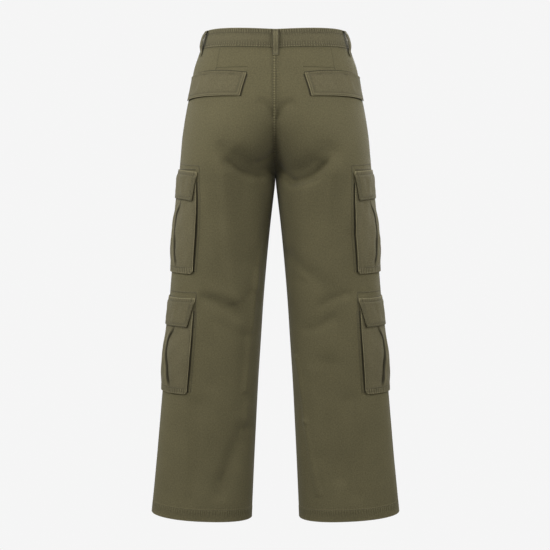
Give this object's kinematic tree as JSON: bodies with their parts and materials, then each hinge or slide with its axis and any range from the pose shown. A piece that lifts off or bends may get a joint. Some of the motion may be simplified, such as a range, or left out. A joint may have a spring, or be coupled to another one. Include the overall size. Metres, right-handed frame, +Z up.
{
  "type": "cargo trousers",
  "caption": "Wide straight-leg cargo trousers in olive cotton twill, standing open as worn, with bellows pockets and flaps on the legs, flapped back pockets and belt loops.",
  "frame": {"origin": "centre of the waist opening, inside the waistband a little above its middle, where the wearer's waist holds the trousers", "axes": "+Z up along the body, +Y to the wearer's back, +X to the wearer's left"},
  "size_m": [0.5508, 0.2634, 1.0717],
  "materials": {
    "twill": "matte heavy cotton twill, olive green, soft handle",
    "twill_pockets": "the same twill, doubled and edge-stitched on pockets and flaps",
    "twill_waistband": "the same twill, folded double with puckered stitching",
    "button_resin": "dark olive resin, satin"
  },
  "bodies": {
    "root": {"back_panel_left": "twill", "back_panel_right": "twill", "front_panel_left": "twill", "front_panel_right": "twill", "front_pocket_edge_left": "twill", "front_pocket_edge_right": "twill", "back_flap_left": "twill_pockets", "back_flap_right": "twill_pockets", "cargo_pocket_upper_left": "twill_pockets", "cargo_flap_upper_left": "twill_pockets", "cargo_pocket_upper_right": "twill_pockets", "cargo_flap_upper_right": "twill_pockets", "cargo_pocket_lower_left": "twill_pockets", "cargo_flap_lower_left": "twill_pockets", "cargo_pocket_lower_right": "twill_pockets", "cargo_flap_lower_right": "twill_pockets", "waistband": "twill_waistband", "belt_loop_back": "twill_waistband", "belt_loop_side_left": "twill_waistband", "belt_loop_side_right": "twill_waistband", "belt_loop_front_left": "twill_waistband", "belt_loop_front_right": "twill_waistband", "waist_button": "button_resin"}
  },
  "joints": []
}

◇ ◇ ◇ ◇ ◇ ◇ ◇

◆ **Objective**
Locate all lines holding the word "with", then copy them out.

◆ **The output**
Give this object's kinematic tree as JSON: bodies with their parts and materials, then each hinge or slide with its axis and any range from the pose shown. A piece that lifts off or bends may get a joint. Some of the motion may be simplified, such as a range, or left out. A joint may have a spring, or be coupled to another one. Include the overall size. Metres, right-handed frame, +Z up.
  "caption": "Wide straight-leg cargo trousers in olive cotton twill, standing open as worn, with bellows pockets and flaps on the legs, flapped back pockets and belt loops.",
    "twill_waistband": "the same twill, folded double with puckered stitching",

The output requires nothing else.